▶ [Stated problem]: Return only the lines between the line holding "bulb_envelope();" and the line holding "bpy.data.objects.remove(obj)", the two boundary lines included, exactly as they appear.

▶ [Data lines]:
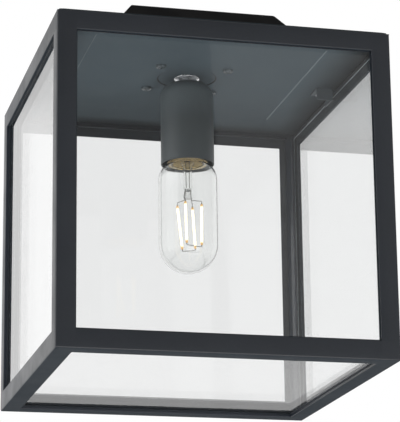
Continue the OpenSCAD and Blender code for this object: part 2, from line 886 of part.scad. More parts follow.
canopy();
ceiling_gasket();
cable_grommet();
roof_pillars();
terminal_block();
terminal_screws();
block_screw();
earth_stud();
supply_lead(-1, -1, "saddlebrown");  // live_lead
supply_lead(0, 1, "steelblue");  // neutral_lead
earth_lead();
roof_plate();
roof_screws();
left_clip();
right_clip();
clip_rivets();
nipple();
nipple_nuts();
roof_washer();
holder_sleeve();
holder_cap();
holder_insert();
screw_shell();
centre_contact();
holder_terminals();
holder_screws();
bulb_contact();
bulb_insulator();
bulb_cap();
bulb_envelope();
bulb_stem();
led_filaments();
filament_wires();
corner_post(0);  // post_front_left
corner_post(1);  // post_front_right
corner_post(2);  // post_back_right
corner_post(3);  // post_back_left
top_rail(0);  // top_rail_front
top_rail(1);  // top_rail_right
top_rail(2);  // top_rail_back
top_rail(3);  // top_rail_left
bottom_rail(0);  // bottom_rail_front
bottom_rail(1);  // bottom_rail_right
bottom_rail(2);  // bottom_rail_back
bottom_rail(3);  // bottom_rail_left
side_pane(0);  // pane_front
side_pane(1);  // pane_right
side_pane(2);  // pane_back
side_pane(3);  // pane_left
floor_pane();  // pane_bottom
side_seal(0);  // seal_front
side_seal(1);  // seal_right
side_seal(2);  // seal_back
side_seal(3);  // seal_left
floor_seal();  // seal_bottom
corner_bead(0);  // bead_front_left
corner_bead(1);  // bead_front_right
corner_bead(2);  // bead_back_right
corner_bead(3);  // bead_back_left
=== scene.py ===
"""Looks of a square porch ceiling lantern, in metres in the part's own frame."""
import math

import bmesh
import bpy
from mathutils import Matrix, Vector

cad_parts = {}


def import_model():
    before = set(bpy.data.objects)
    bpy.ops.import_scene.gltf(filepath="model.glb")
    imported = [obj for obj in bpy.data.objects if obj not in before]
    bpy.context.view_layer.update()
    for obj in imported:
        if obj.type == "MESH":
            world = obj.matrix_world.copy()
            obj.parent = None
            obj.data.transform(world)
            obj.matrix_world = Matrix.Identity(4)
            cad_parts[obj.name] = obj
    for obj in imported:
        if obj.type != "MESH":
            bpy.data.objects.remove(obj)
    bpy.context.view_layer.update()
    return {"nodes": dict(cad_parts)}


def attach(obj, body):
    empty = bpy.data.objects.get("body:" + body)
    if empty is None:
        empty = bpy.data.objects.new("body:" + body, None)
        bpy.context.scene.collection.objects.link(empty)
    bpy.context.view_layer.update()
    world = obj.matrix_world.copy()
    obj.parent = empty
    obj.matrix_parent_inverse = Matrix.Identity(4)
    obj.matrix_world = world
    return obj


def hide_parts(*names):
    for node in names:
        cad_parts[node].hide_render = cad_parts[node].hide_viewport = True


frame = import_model()
scene = bpy.context.scene
scene.view_settings.view_transform = "Standard"
scene.cycles.transparent_max_bounces = 32
scene.cycles.max_bounces = 16
scene.cycles.transmission_bounces = 14
MM = 0.001
SHARP_ANGLE = 32.0  # degrees, above which an edge stays sharp

# ------------------------------------------------------------------ sizes, in mm
HALF = 122.5  # outer face of the cage
BAR = 14.0  # posts and bottom rails, as seen from outside
TOP_BAR = 13.5
LEG = 2.0
EDGE = 1.2  # rounding of the cage's outer edges
WINDOW_SOFT = 0.3
TOP_SOFT = 0.5
RAIL_SOFT = 0.45
GLASS_SOFT = 0.4
NEAR = 1e-4
Z_BASE = -278.0
Z_RAIL = -35.7
Z_PAN = -38.0
SHEET = 1.2
WINDOW = HALF - BAR
LEG_IN = HALF - LEG
SEAL = 0.8
GLASS = 3.0
PANE_OUT = LEG_IN - SEAL
PANE_IN = PANE_OUT - GLASS
PANE_GAP = 0.3
BEAD = 5.0
Z_PANE_LOW = Z_BASE + LEG + SEAL + GLASS
Z_PANE_TOP = Z_PAN - 3.8
Z_PANEL = -37.2  # underside of the raised panel
Z_RING = -36.7  # underside of the pressed ring
SLEEVE_R = 20.25
SLEEVE_TOP = -42.2
SLEEVE_LOW = -106.5
SLEEVE_T = 1.0
Z_TIP = -78.1
CAP_R = 13.0
CAP_LOW = -105.1
BULB_R = 22.5
BULB_LOW = -191.4
SHOULDER_R = 14.0
PITCH = 3.629  # of the E27 thread
SHELL_LOW = -99.3
SHELL_TOP = -76.8
SIDES = ("front", "right", "back", "left")
CORNERS = ("front_left", "front_right", "back_right", "back_left")


# ------------------------------------------------------------------ node helpers
def srgb(r, g, b):
    """Linear colour of an sRGB colour given from 0 to 255."""
    def lin(c):
        c /= 255
        return c / 12.92 if c <= 0.04045 else ((c + 0.055) / 1.055) ** 2.4
    return (lin(r), lin(g), lin(b), 1.0)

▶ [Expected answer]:
bulb_envelope();
bulb_stem();
led_filaments();
filament_wires();
corner_post(0);  // post_front_left
corner_post(1);  // post_front_right
corner_post(2);  // post_back_right
corner_post(3);  // post_back_left
top_rail(0);  // top_rail_front
top_rail(1);  // top_rail_right
top_rail(2);  // top_rail_back
top_rail(3);  // top_rail_left
bottom_rail(0);  // bottom_rail_front
bottom_rail(1);  // bottom_rail_right
bottom_rail(2);  // bottom_rail_back
bottom_rail(3);  // bottom_rail_left
side_pane(0);  // pane_front
side_pane(1);  // pane_right
side_pane(2);  // pane_back
side_pane(3);  // pane_left
floor_pane();  // pane_bottom
side_seal(0);  // seal_front
side_seal(1);  // seal_right
side_seal(2);  // seal_back
side_seal(3);  // seal_left
floor_seal();  // seal_bottom
corner_bead(0);  // bead_front_left
corner_bead(1);  // bead_front_right
corner_bead(2);  // bead_back_right
corner_bead(3);  // bead_back_left
=== scene.py ===
"""Looks of a square porch ceiling lantern, in metres in the part's own frame."""
import math

import bmesh
import bpy
from mathutils import Matrix, Vector

cad_parts = {}


def import_model():
    before = set(bpy.data.objects)
    bpy.ops.import_scene.gltf(filepath="model.glb")
    imported = [obj for obj in bpy.data.objects if obj not in before]
    bpy.context.view_layer.update()
    for obj in imported:
        if obj.type == "MESH":
            world = obj.matrix_world.copy()
            obj.parent = None
            obj.data.transform(world)
            obj.matrix_world = Matrix.Identity(4)
            cad_parts[obj.name] = obj
    for obj in imported:
        if obj.type != "MESH":
            bpy.data.objects.remove(obj)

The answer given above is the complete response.